El diseño escenográfico resulta minimalista y eficientemente expresivo. Aunque los muebles usados dan grima (si vamos a poner los muebles, vamos a poner los muebles), la idea de las paredes como coincidencia de dos diagonales fue acertada. La violencia del espacio timbrada por la diagonal traduce, desde la primera visión del set, la violencia simbólica y dramática de la obra. Luego, siguen cruzándose las diagonales entre la directriz derecha que marcan la mirada y el movimiento de Carlota hacia el punto donde se halla sentado, fantasmalmente, el señor Stein, y la ocupación postrera del lateral izquierdo, reservado para el énfasis concluyente.

El diseño sonoro, de especial tino en el empleo del sonido subjetivo de cartas y comentarios musicales sobre el estado de ánimo del personaje, junto al lumínico, se concentraron en los detalles que respondieran a la atmósfera de una noche lluviosa, tormentosa, absolutamente a tono con la «descarga» sentimental que se escuchará.

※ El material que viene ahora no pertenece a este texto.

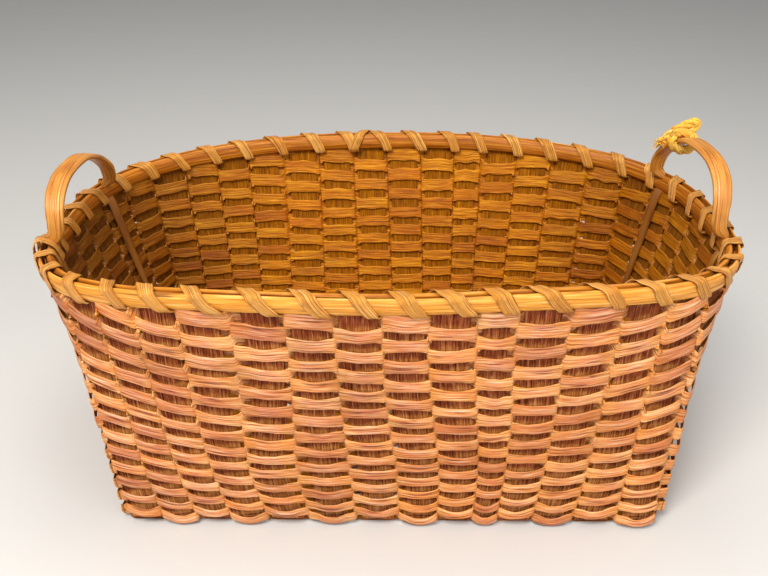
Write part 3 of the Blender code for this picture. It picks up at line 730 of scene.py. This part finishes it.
def lash_frames(path, width, closed=False):
    """path rows are q, drop, out, half width."""
    C = np.array([rim_smooth(q, d, o) for q, d, o, _ in path])
    hub = np.array([rim_smooth(q, HOOP_HEIGHT * 0.5, (OUT_FACE + IN_FACE) / 2) for q, *_ in path])
    T = unit(np.roll(C, -1, 0) - np.roll(C, 1, 0)) if closed else unit(np.gradient(C, axis=0))
    side = np.array([rim_smooth(q + 0.02, d, o) - rim_smooth(q - 0.02, d, o) for q, d, o, _ in path])
    X = unit(side - T * (side * T).sum(1, keepdims=True))
    Y = np.cross(T, X)
    Y *= np.sign((Y * (C - hub)).sum(1, keepdims=True))
    return C, X, Y


FRONT_PHASE = (0.0, 0.0, 0.0, 0.02, 0.06, 0.10, 0.14, 0.16, 0.18, 0.18, 0.18, 0.18, 0.17)


def winding(i, keys=WINDING, wide=1.0):
    jit = rng.normal(0, 0.02)
    lean, size = rng.uniform(0.94, 1.05), rng.uniform(0.9, 1.12)
    left_first = STAKES - 1 - 2
    out = []
    for n, (q, d, o) in enumerate(keys):
        half = WIDE[n] * wide * size
        q2 = 0.5 + (q - 0.5) * lean if 4 < n < 11 else q
        q2 += FRONT_PHASE[n] * {STAKES - 1: 0.5, NC - 2: 0.9, NC - 1: 0.4}.get(i, 1.0 if i < NC - 2 else 0.0)
        if i == left_first - 1 and 3 < n < 9:      # passes clear of the handle's leg
            q2 -= 0.12
        out.append((i + q2 + (jit if 2 < n < 11 else 0), d, o, half))
    return out


path = []
for i in range(STAKES):
    path += winding(i)
line = spline([(a - 0, b, c, w) for a, b, c, w in path], 4, closed=False)
C, X, Y = lash_frames([(q, d, o, w) for q, d, o, w in line], None)
turn = np.floor(line[:, 0] - 0.45).astype(int)
tone = np.array([0.5 + 0.5 * math.sin(12.9898 * t) for t in range(STAKES + 2)])
lash = [tube(C, X, Y, line[:, 3] + smooth_noise(len(C), 7, 0.16), 0.42, n=36, power=2.6, crown=0.30, fibre=0.085, run=14,
             data={"rnd": tone[np.clip(turn, 0, STAKES + 1)]})]


def extra(points, half, lift=1.0, per=6):
    """A further strip over the windings."""
    rows = spline([(q, d, o + math.copysign(lift, o - (OUT_FACE + IN_FACE) / 2) if -0.75 < d < 13.5 else o, half)
                   for q, d, o in points], per)
    rows[:, 1] -= np.where(rows[:, 1] < 0.5, lift * 0.9, 0.0)
    C, X, Y = lash_frames([tuple(r) for r in rows], None)
    return tube(C, X, Y, rows[:, 3], 0.42, n=36, power=2.6, crown=0.30, fibre=0.085, run=14, data={"rnd": 0.3})


def mirrored(at):
    """The winding the other way about, for the crossed wrap."""
    return [(at - (q - 0.95), d, o) for q, d, o in WINDING[1:]]


BACK_CROSS = 2 * NC + NL - 1 - 6 + 0.35 - 0.35
lash.append(extra(mirrored(BACK_CROSS), 4.0, 1.0))
# the broad strip that leans against the foot of the left handle's front leg
lash.append(extra([(41.30 + (q - 0.80) * 0.55, d - 5.0 * math.exp(-((o - 0.0) / 6.0) ** 2) * (d < 0), o)
                   for q, d, o in WINDING[1:]], 5.4, 1.0))
build("wound_rim_lashing", lash, lash_mat, ["rim_lashing"])

# ---- handles -----------------------------------------------------------------------
BOW = ((0.0, 0.0), (0.005, 0.28), (0.035, 0.52), (0.105, 0.77), (0.24, 0.95),
       (0.42, 1.0), (0.60, 0.95), (0.80, 0.70), (0.94, 0.36), (1.0, 0.0))
BOW_RISE = {-1: 41.0, 1: 48.0}
BOW_LEAN = {-1: math.radians(5.0), 1: math.radians(6.0)}
BOW_INSET = {-1: 5.4, 1: 7.4}
SHOULDER = 5.0


def handle(name, stakes, offsets, side):
    mid_rim = -(SPLINT / 2 + 0.4 + LEG / 2)
    mid_wall = -(SPLINT / 2 + CLEAR + WEAVER + 0.05 + 0.65 + LEG / 2) - 0.9
    legs = []
    for i, along in zip(stakes, offsets):
        stake, rings = WALL[i], []
        for drop, out, hw, ht in ((150.0, mid_wall, 1.4, 0.5), (120.0, mid_wall, 2.6, 0.8), (90.0, mid_wall, 3.6, 1.0),
                                  (55.0, mid_wall, 4.2, 1.15), (HOOP_HEIGHT + LASH_SLOT + 5, mid_wall, 4.6, 1.15),
                                  (HOOP_HEIGHT - 2.0, mid_rim, 4.6, LEG / 2), (5.0, mid_rim, 4.4, LEG / 2)):
            s = from_top(stake, drop)
            _, t, n = stake.frame(s)
            rings.append((stake.at(s, along, out), t, n, hw, ht))
        legs.append(rings)
    front = WALL[stakes[0]].at(from_top(WALL[stakes[0]], -1.9), offsets[0], mid_rim)
    rear = WALL[stakes[1]].at(from_top(WALL[stakes[1]], -1.9), offsets[1], mid_rim)
    d = rear - front
    out = unit(np.array((abs(d[1]) * side, -d[0] * side * (1 if d[1] > 0 else -1), 0.0)))
    up = np.array((0, 0, 1)) * math.cos(BOW_LEAN[side]) + out * math.sin(BOW_LEAN[side])
    inset = -out * ((HANDLE_WIDTH * 0.78 - LEG) / 2 + BOW_INSET[side])
    rise = BOW_RISE[side] - SHOULDER
    bow = spline([front + inset + d * u + up * (SHOULDER + v * rise) for u, v in BOW], 8)
    m = len(bow)
    # the legs of the bow lean out a little towards the hoops
    near = np.clip((bow[:, 2] - bow[0, 2]) / (0.35 * rise), 0, 1)
    bow = bow - inset * (0.12 * (1 - near * near * (3 - 2 * near)))[:, None]
    T = unit(np.gradient(bow, axis=0))
    X = unit(out - T * (T @ out)[:, None])
    ease = np.minimum(1.0, 0.80 + 0.24 * np.sin(np.pi * np.arange(m) / (m - 1)))
    rows = []
    # a row is the centre, across (away from the basket), half width across and half thickness
    def foot(at, k):
        """Rings between the leg, thin among the hoops, and the bow over the rim."""
        high = float((bow[k] - inset - at)[2])
        return [(*(at + inset * f + np.array((0, 0, 1.0)) * (z if z < 3 else high * 0.55)), *out, w, h)
                for f, z, w, h in ((0.30, -2.2, 2.9, 3.6), (0.50, 0.6, 4.3, 3.2), (0.76, 4.0, 5.3, 2.8))]

    for c, t, n, hw, ht in legs[0]:
        rows.append((*c, *(n * np.sign(n @ out)), ht, hw))
    rows += foot(front, 1)
    for k in range(3, m - 3):
        rows.append((*bow[k], *X[k], HANDLE_WIDTH / 2 * ease[k] * 1.08, HANDLE_THICK / 2))
    rows += list(reversed(foot(rear, m - 2)))
    for c, t, n, hw, ht in reversed(legs[1]):
        rows.append((*c, *(n * np.sign(n @ out)), ht, hw))
    rows = np.array(rows)
    # even the joins out, then set each section square to the line
    rows = spline(rows, 2)
    C = rows[:, :3]
    T = unit(np.gradient(C, axis=0))
    A = rows[:, 3:6]
    A = unit(A - T * (A * T).sum(1, keepdims=True))
    B = np.cross(T, A)
    piece = tube(C, A, B, rows[:, 6] + smooth_noise(len(C), 10, 0.08), rows[:, 7], n=44, power=3.0,
                 crown=0.0, fibre=0.07, run=18, data={"rnd": 0.5})
    return piece, bow, T, out


left_stakes = (STAKES - 1 - 2, STAKES - 1 - 6)
right_stakes = (NC + 2, NC + 6)
piece, bow, _, _ = handle("handle_left", left_stakes, (-1.0, 5.5), -1)
build("bent_handle_left", [piece], handle_mat, ["handle_left"])
piece, bow, _, out_right = handle("handle_right", right_stakes, (5.5, 5.5), 1)
build("bent_handle_right", [piece], handle_mat, ["handle_right"])


# ---- rope --------------------------------------------------------------------------
def rope(points, radius, per=8, turn=26.0, phase=0.0, hairs=True):
    """Three strands laid round a smooth line."""
    line = spline(points, per)
    T = unit(np.gradient(line, axis=0))
    ref = np.array((0.31, 0.22, 0.92))
    frames, prev = [], unit(ref - T[0] * (T[0] @ ref))
    for t in T:
        prev = unit(prev - t * (t @ prev))
        frames.append(prev)
    U = np.array(frames)
    V = np.cross(T, U)
    arc = np.concatenate(([0.0], np.cumsum(np.linalg.norm(np.diff(line, axis=0), axis=1))))
    pieces = []
    for s in range(3):
        a = 2 * math.pi * (arc / turn + s / 3) + phase
        C = line + (U * np.cos(a)[:, None] + V * np.sin(a)[:, None]) * radius * 0.50
        Ts = unit(np.gradient(C, axis=0))
        Xs = unit(U - Ts * (U * Ts).sum(1, keepdims=True))
        pieces.append(tube(C, Xs, np.cross(Ts, Xs), radius * 0.60, radius * 0.60, n=12, power=2.0,
                           data={"rnd": 0.2 + 0.25 * s}))
    return pieces


def fray(start, aim, count, length, spread):
    out = []
    for _ in range(count):
        d = unit(aim + rng.normal(0, spread, 3))
        p0 = start + rng.normal(0, 1.1, 3)
        long = length * rng.uniform(0.5, 1.15)
        bend = rng.normal(0, 0.18, 3) * long
        pts = spline([p0, p0 + d * long * 0.5 + bend * 0.4, p0 + d * long + bend], 4)
        T = unit(np.gradient(pts, axis=0))
        X = unit(np.cross(T, np.array((0.2, 0.3, 0.93))))
        w = np.linspace(0.34, 0.14, len(pts))
        out.append(tube(pts, X, np.cross(T, X), w, w, n=6, power=2.0, data={"rnd": rng.uniform(0, 1)}))
    return out


k0 = int(0.735 * (len(bow) - 1))
hub = bow[k0]
Tb = unit(bow[k0 + 1] - bow[k0 - 1])
Ab = unit(out_right - Tb * (Tb @ out_right))
Nb = np.cross(Ab, Tb)
Nb = Nb if Nb[2] > 0 else -Nb


def local(a, n, t):
    return hub + Ab * a + Nb * n + Tb * t


R = 3.5
ring = []
for a in np.radians(np.linspace(150, 470, 11)):
    ring.append(local(math.cos(a) * (HANDLE_WIDTH / 2 + R + 0.7), math.sin(a) * (HANDLE_THICK / 2 + R + 1.2),
                      (math.degrees(a) - 310) / 320 * 8.0))
# the doubled lobe over the bow, its two parts side by side, and the short cut end behind it
root, axis, across = np.array((231.0, 60.5, 248.2)), np.array((0.818, -0.038, 0.574)), np.array((-0.574, 0.0, 0.818))
lobe = [root + axis * e + across * w + np.array((0, d, 0)) for e, w, d in (
    (4.0, -3.3, -1.0), (10.0, -3.3, -1.0), (16.0, -3.2, -0.5), (21.0, -2.5, 0.0), (23.6, 0.0, 0.0), (21.0, 2.5, 0.0),
    (16.0, 3.1, 0.5), (10.0, 3.2, 1.0), (4.0, 3.0, 1.5), (-2.0, 1.6, 2.0), (-6.5, 0.6, 2.0))]
strands = rope(ring + lobe, R, per=5, turn=24.0)
tip = lobe[-1]
strands += fray(tip, unit(lobe[-1] - lobe[-2]) + np.array((0, 0, 0.25)), 60, 6.5, 0.42)
start = ring[0]
strands += fray(start, unit(ring[0] - ring[1]), 22, 5.0, 0.4)
build("knotted_rope_tie", strands, rope_mat, ["rope_tie"])

# ---- floor, light and camera -------------------------------------------------------
floor_mesh = bpy.data.meshes.new("floor")
size, bend, back = 4.0, 0.9, 2.2
prof = [(-size, 0.0), (back, 0.0)] + [(back + bend * math.sin(a), bend * (1 - math.cos(a))) for a in np.linspace(0.15, math.pi / 2, 10)] + [(back + bend, 3.5)]
fv = [(x, y, z - 0.0002) for y, z in prof for x in (-size, size)]
ff = [(2 * i, 2 * i + 1, 2 * i + 3, 2 * i + 2) for i in range(len(prof) - 1)]
floor_mesh.from_pydata(fv, [], ff)
floor_mesh.polygons.foreach_set("use_smooth", np.ones(len(floor_mesh.polygons), bool))
floor = bpy.data.objects.new("floor", floor_mesh)
bpy.context.scene.collection.objects.link(floor)
fm = bpy.data.materials.new("floor_plain")
fm.use_nodes = True
fm.node_tree.nodes["Principled BSDF"].inputs["Base Color"].default_value = (0.62, 0.61, 0.59, 1)
fm.node_tree.nodes["Principled BSDF"].inputs["Roughness"].default_value = 0.8
floor_mesh.materials.append(fm)

world = bpy.data.worlds.new("studio")
bpy.context.scene.world = world
world.use_nodes = True
world.node_tree.nodes["Background"].inputs["Color"].default_value = (0.95, 0.97, 1.0, 1)
world.node_tree.nodes["Background"].inputs["Strength"].default_value = 0.36
bpy.context.scene.view_settings.view_transform = "Standard"


def area(name, place, target, size, power, colour):
    data = bpy.data.lights.new(name, "AREA")
    data.shape, data.size, data.size_y = "RECTANGLE", size[0], size[1]
    data.energy, data.color = power, colour
    obj = bpy.data.objects.new(name, data)
    obj.location = place
    obj.rotation_euler = (Vector(target) - Vector(place)).to_track_quat("-Z", "Y").to_euler()
    bpy.context.scene.collection.objects.link(obj)


area("key", (-0.42, -1.05, 1.45), (0.0, 0.0, 0.1), (0.7, 0.6), 33.0, (1.0, 0.965, 0.91))
area("fill", (0.9, -1.3, 0.8), (0.0, -0.05, 0.1), (1.2, 0.9), 9.0, (0.98, 0.97, 1.0))
area("top", (0.10, 0.10, 1.6), (0.0, 0.05, 0.1), (1.1, 0.8), 9.0, (1.0, 0.97, 0.92))

pitch, yaw, roll = math.radians(27.5127), math.radians(0.4484), math.radians(0.7049)
fwd = Vector((math.sin(yaw) * math.cos(pitch), math.cos(yaw) * math.cos(pitch), -math.sin(pitch)))
rt = Vector((math.cos(yaw), -math.sin(yaw), 0.0))
up = rt.cross(fwd)
r2 = rt * math.cos(roll) + up * math.sin(roll)
u2 = -rt * math.sin(roll) + up * math.cos(roll)
cam_data = bpy.data.cameras.new("camera")
cam_data.sensor_fit, cam_data.sensor_width = "HORIZONTAL", 36.0
cam_data.lens = 897.848 * 36.0 / 768
cam_data.clip_start, cam_data.clip_end = 0.01, 50
cam = bpy.data.objects.new("camera", cam_data)
cam.matrix_world = Matrix(((r2.x, u2.x, -fwd.x, -0.007902), (r2.y, u2.y, -fwd.y, -0.650304),
                           (r2.z, u2.z, -fwd.z, 0.477612), (0, 0, 0, 1)))
bpy.context.scene.collection.objects.link(cam)
bpy.context.scene.camera = cam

Ingenuo sería pensar que Miguel Pittier no puede colmar la escena de acentos «puramente teatrales», o de artificios de lenguaje. Profesor de Semiótica y de Interpretación dramática, Pittier maneja el signo a su antojo. No es que no pueda, sino que no quiere; que no le interesa en este caso. Y uno puede compartir o no esa estética de la diafanidad expresiva, pero debe respetarla.

Pittier ha preferido el discreto encanto de la austeridad: no sentirse, no mediar demasiado entre las partes de su representación. Si confiesa renunciar a los actores y actrices que «se sienten» por encima del personaje (a la manera de Meryl Streep o de Cecilia Roth), el ejemplo comienza por casa, y él mismo no desea anteponerse a la representación: que fluya la obra, y no su ego.

Estos aires aseguran en el verano —continúa la pieza en la sala Adolfo Llauradó— uno de los sucesos teatrales del año: el recital histriónico de una gran actriz, suerte y gloria de nuestra cultura, y la concepción inteligente y mesurada que hace de Conversación en la casa Stein... una apelación al teatro menos efectista y externo; al más esencial, al más humanamente descarnado.